| YOUR INSTRUCTIONS |
Repeat only the lines running from the beginning of the material through the line that contains "shares of BODY_LENGTH.".

Scripts that build objects:
● ● ● ●
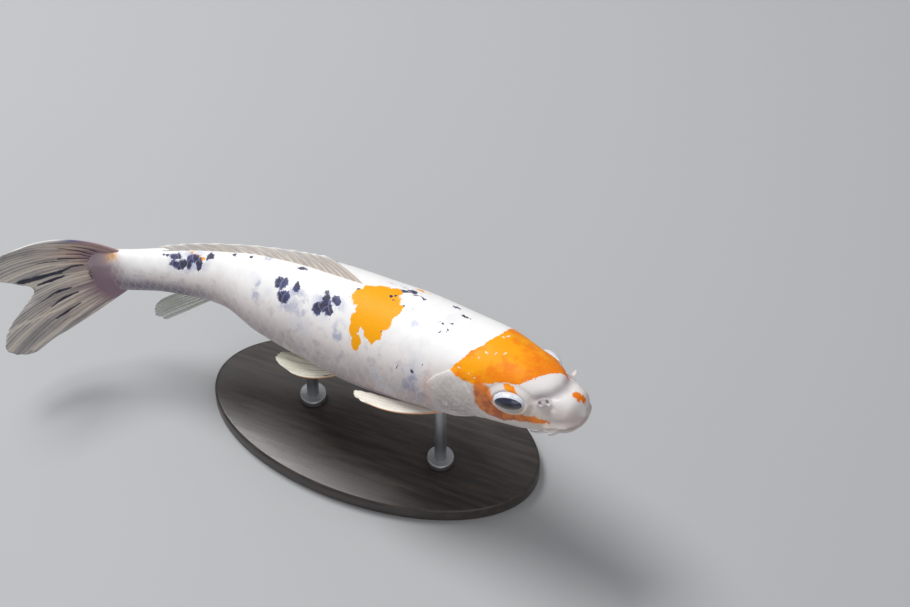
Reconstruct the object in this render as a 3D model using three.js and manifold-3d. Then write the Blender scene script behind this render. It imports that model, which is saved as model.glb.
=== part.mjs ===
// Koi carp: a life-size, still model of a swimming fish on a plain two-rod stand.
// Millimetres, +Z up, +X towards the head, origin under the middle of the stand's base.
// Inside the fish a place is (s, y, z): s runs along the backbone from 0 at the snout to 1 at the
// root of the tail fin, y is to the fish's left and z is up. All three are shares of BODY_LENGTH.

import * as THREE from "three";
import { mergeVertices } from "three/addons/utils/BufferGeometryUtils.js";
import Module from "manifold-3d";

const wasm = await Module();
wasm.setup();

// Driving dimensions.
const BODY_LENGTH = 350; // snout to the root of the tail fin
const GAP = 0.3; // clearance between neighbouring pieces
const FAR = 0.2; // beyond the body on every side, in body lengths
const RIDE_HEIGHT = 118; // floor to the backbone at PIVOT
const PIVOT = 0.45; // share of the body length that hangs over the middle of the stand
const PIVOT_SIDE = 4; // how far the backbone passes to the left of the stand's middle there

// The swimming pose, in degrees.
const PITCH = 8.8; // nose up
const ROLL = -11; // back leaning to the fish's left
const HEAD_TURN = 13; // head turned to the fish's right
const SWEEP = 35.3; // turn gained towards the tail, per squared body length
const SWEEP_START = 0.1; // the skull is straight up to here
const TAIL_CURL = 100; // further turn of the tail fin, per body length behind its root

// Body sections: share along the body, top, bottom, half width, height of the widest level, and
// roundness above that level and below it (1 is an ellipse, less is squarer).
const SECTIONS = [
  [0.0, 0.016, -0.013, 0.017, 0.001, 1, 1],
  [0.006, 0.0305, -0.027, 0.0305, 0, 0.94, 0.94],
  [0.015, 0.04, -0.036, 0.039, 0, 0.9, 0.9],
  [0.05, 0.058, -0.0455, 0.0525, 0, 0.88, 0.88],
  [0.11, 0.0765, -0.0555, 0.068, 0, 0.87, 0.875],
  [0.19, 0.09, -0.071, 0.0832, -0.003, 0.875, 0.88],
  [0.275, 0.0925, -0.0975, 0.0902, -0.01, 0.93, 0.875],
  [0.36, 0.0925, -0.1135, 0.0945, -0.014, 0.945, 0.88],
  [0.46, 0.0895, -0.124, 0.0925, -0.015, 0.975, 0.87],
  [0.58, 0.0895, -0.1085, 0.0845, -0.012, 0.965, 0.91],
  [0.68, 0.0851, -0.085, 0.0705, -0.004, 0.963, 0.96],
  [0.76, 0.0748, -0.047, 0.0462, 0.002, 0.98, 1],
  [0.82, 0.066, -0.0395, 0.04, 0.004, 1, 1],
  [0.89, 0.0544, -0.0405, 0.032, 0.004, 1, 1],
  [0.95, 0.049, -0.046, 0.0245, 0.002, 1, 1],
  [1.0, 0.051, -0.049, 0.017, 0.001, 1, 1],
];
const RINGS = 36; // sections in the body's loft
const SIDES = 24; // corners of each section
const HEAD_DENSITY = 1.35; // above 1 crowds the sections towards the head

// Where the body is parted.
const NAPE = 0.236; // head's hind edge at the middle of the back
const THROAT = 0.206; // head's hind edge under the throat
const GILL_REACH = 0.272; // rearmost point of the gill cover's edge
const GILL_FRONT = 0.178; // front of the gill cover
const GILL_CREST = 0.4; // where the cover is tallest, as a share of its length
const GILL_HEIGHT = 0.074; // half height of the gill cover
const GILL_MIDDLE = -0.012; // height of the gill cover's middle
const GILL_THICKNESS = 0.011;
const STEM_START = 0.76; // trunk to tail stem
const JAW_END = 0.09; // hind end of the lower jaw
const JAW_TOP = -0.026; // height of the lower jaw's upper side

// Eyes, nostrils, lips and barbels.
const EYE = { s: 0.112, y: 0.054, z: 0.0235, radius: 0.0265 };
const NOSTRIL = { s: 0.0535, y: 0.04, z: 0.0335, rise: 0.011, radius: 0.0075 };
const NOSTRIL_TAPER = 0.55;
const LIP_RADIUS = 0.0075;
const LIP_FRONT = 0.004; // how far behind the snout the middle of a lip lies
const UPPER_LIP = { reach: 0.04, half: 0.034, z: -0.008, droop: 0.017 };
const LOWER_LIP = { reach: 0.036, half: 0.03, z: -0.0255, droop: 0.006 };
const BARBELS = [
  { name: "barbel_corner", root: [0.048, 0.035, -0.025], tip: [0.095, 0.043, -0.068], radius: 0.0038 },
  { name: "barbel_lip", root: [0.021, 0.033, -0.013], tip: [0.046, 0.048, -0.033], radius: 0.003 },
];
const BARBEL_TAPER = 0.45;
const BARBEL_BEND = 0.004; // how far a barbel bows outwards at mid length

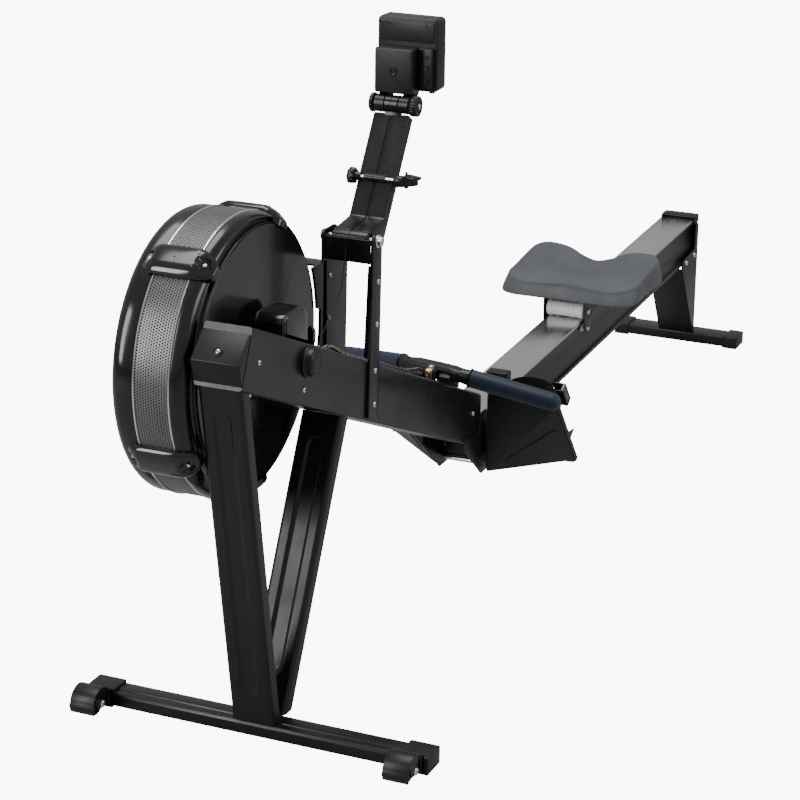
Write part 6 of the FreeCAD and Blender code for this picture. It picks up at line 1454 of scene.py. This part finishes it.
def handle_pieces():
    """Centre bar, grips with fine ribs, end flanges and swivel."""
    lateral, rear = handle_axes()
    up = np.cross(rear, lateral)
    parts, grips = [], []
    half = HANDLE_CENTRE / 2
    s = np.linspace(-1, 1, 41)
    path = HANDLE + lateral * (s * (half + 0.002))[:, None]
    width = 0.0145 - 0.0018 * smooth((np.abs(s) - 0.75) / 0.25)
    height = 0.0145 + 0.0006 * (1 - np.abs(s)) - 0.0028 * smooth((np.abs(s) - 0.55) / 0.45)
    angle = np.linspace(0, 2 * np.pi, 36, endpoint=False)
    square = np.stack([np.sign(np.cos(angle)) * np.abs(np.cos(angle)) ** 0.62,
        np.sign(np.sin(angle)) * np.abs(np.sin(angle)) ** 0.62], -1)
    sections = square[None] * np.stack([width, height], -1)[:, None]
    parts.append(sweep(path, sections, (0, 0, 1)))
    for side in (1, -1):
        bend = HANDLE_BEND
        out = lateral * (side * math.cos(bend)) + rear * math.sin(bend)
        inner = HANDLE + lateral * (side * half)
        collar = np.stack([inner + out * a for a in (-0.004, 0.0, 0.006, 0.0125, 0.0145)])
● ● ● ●
| RESPONSE |
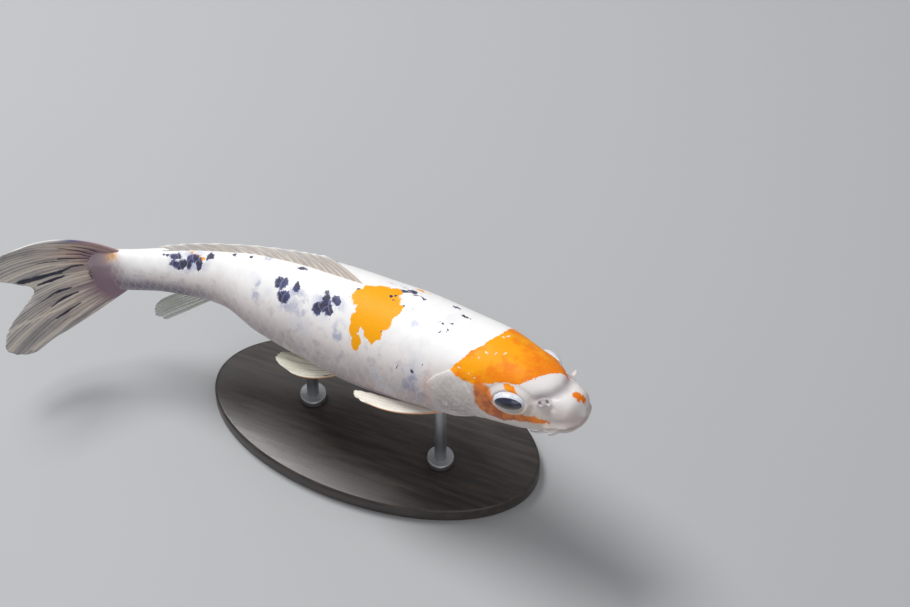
Reconstruct the object in this render as a 3D model using three.js and manifold-3d. Then write the Blender scene script behind this render. It imports that model, which is saved as model.glb.
=== part.mjs ===
// Koi carp: a life-size, still model of a swimming fish on a plain two-rod stand.
// Millimetres, +Z up, +X towards the head, origin under the middle of the stand's base.
// Inside the fish a place is (s, y, z): s runs along the backbone from 0 at the snout to 1 at the
// root of the tail fin, y is to the fish's left and z is up. All three are shares of BODY_LENGTH.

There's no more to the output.